Short task: In the listing below, locate the line that contains "obj.matrix_parent_inverse = Matrix.Identity(4)" and the line that contains "carries the tarnish". Restate word for word those two lines and every line between them, and nothing else.

● ● ●

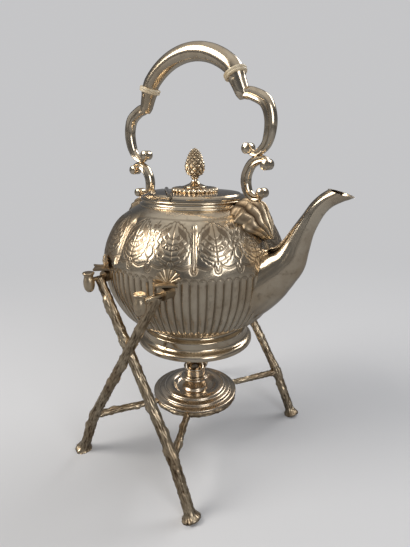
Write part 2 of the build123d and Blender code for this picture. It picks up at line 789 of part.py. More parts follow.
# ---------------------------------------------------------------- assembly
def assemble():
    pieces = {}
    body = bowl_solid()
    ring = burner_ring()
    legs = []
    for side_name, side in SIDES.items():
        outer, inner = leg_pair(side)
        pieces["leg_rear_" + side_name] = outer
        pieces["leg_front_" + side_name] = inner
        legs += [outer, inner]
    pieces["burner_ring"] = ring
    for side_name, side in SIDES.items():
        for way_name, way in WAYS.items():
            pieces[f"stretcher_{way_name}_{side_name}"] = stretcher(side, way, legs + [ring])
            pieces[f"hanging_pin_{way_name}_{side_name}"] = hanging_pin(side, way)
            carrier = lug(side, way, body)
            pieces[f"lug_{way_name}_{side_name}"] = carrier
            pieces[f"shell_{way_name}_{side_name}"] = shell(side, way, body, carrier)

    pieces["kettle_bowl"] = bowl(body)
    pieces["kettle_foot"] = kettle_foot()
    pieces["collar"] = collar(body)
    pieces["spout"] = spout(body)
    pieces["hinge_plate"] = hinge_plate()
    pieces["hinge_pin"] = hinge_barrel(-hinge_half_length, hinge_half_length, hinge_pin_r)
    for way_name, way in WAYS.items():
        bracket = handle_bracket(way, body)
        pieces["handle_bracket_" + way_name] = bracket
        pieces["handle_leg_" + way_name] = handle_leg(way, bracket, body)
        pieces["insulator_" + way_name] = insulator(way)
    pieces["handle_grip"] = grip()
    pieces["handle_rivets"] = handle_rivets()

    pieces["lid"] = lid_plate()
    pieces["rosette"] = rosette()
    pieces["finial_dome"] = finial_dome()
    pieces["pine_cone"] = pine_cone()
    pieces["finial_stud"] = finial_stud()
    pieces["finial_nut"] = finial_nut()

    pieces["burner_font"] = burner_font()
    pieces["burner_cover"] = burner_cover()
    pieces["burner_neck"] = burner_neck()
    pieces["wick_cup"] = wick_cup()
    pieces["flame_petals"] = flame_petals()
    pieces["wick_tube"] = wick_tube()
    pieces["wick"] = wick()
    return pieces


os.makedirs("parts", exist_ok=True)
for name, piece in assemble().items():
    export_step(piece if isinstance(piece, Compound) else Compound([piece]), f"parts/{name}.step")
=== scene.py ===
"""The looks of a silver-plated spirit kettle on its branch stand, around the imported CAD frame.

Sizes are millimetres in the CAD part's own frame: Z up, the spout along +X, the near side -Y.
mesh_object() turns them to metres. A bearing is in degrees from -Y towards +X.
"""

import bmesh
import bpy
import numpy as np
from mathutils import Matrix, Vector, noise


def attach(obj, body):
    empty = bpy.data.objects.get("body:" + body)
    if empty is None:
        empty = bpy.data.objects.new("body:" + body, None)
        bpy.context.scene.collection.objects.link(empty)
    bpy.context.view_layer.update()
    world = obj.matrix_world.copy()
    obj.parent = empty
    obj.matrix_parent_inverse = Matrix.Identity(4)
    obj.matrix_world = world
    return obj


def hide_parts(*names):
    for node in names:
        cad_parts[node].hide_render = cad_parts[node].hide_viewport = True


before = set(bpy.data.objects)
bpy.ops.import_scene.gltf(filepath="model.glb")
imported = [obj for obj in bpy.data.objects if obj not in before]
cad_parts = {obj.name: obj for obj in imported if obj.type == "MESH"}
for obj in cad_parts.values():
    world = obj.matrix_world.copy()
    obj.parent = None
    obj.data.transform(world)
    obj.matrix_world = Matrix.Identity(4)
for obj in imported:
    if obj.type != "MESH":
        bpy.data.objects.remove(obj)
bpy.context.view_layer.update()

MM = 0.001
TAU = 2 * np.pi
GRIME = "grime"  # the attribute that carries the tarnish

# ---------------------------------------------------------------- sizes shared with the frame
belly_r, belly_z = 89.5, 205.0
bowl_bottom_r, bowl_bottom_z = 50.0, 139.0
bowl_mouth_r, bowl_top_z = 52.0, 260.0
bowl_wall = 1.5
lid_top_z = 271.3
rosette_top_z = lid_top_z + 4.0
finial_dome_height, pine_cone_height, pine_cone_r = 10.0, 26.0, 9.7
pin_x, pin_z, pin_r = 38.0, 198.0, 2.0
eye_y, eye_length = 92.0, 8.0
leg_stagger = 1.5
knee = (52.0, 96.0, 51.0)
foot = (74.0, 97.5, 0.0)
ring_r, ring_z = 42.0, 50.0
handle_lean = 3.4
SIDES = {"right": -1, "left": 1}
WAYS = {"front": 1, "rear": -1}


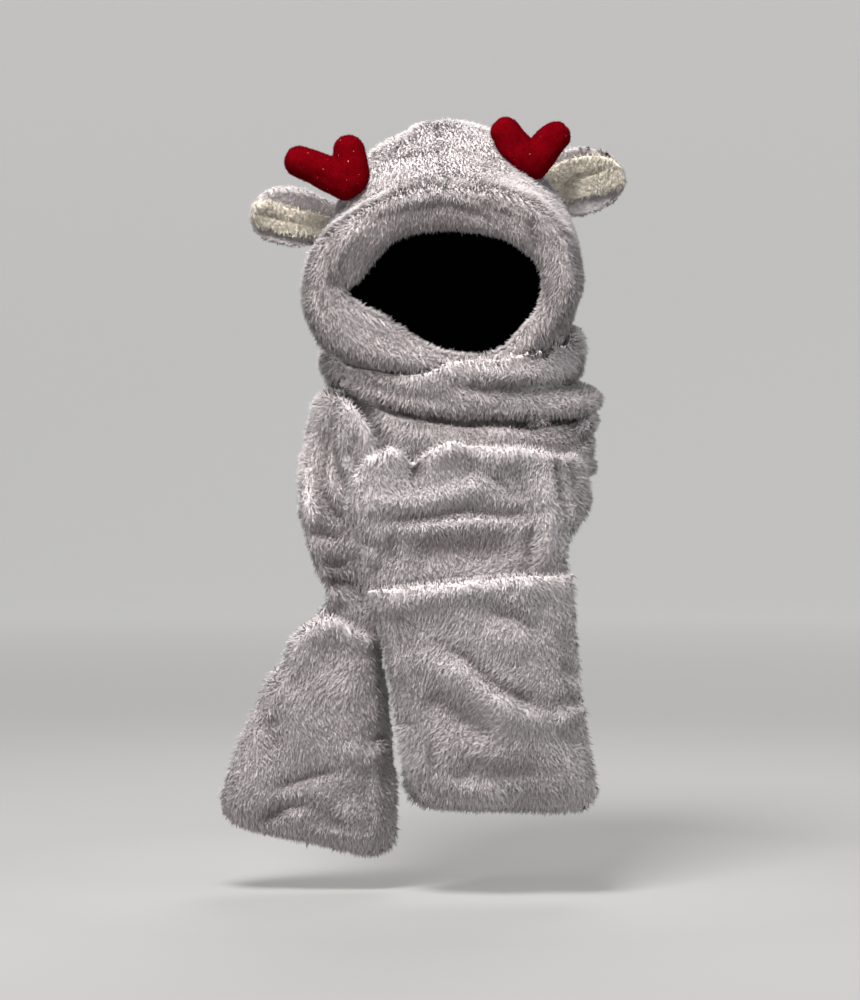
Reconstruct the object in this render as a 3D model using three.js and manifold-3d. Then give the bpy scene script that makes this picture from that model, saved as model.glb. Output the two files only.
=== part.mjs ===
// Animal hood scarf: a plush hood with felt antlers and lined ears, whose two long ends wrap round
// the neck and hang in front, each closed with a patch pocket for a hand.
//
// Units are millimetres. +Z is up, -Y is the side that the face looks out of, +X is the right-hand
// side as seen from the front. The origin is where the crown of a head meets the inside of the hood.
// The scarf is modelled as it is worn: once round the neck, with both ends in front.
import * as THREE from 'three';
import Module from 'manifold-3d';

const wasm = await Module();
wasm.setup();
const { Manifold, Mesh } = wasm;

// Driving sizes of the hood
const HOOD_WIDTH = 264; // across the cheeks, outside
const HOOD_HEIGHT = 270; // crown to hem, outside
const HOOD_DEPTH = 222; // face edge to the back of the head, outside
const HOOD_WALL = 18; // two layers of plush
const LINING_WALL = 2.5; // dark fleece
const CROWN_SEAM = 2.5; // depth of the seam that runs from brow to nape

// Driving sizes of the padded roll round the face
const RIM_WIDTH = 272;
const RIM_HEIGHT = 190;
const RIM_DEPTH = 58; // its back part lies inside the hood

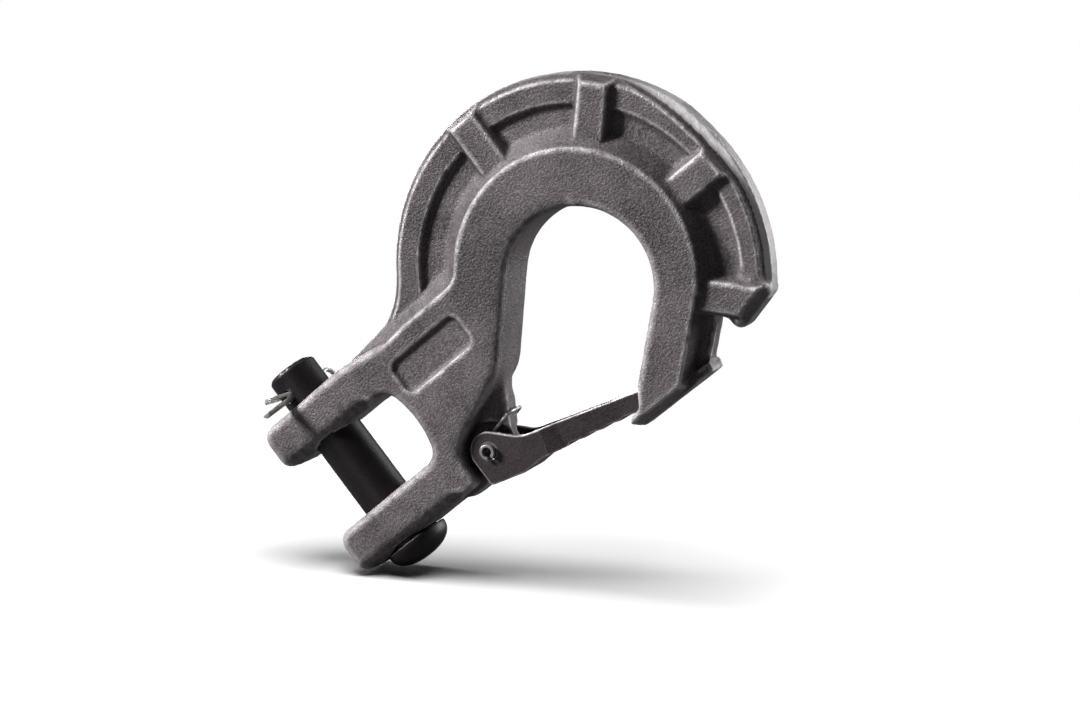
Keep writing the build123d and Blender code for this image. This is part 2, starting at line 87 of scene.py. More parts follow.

● ● ●

Final result:
    obj.matrix_parent_inverse = Matrix.Identity(4)
    obj.matrix_world = world
    return obj


def hide_parts(*names):
    for node in names:
        cad_parts[node].hide_render = cad_parts[node].hide_viewport = True


before = set(bpy.data.objects)
bpy.ops.import_scene.gltf(filepath="model.glb")
imported = [obj for obj in bpy.data.objects if obj not in before]
cad_parts = {obj.name: obj for obj in imported if obj.type == "MESH"}
for obj in cad_parts.values():
    world = obj.matrix_world.copy()
    obj.parent = None
    obj.data.transform(world)
    obj.matrix_world = Matrix.Identity(4)
for obj in imported:
    if obj.type != "MESH":
        bpy.data.objects.remove(obj)
bpy.context.view_layer.update()

MM = 0.001
TAU = 2 * np.pi
GRIME = "grime"  # the attribute that carries the tarnish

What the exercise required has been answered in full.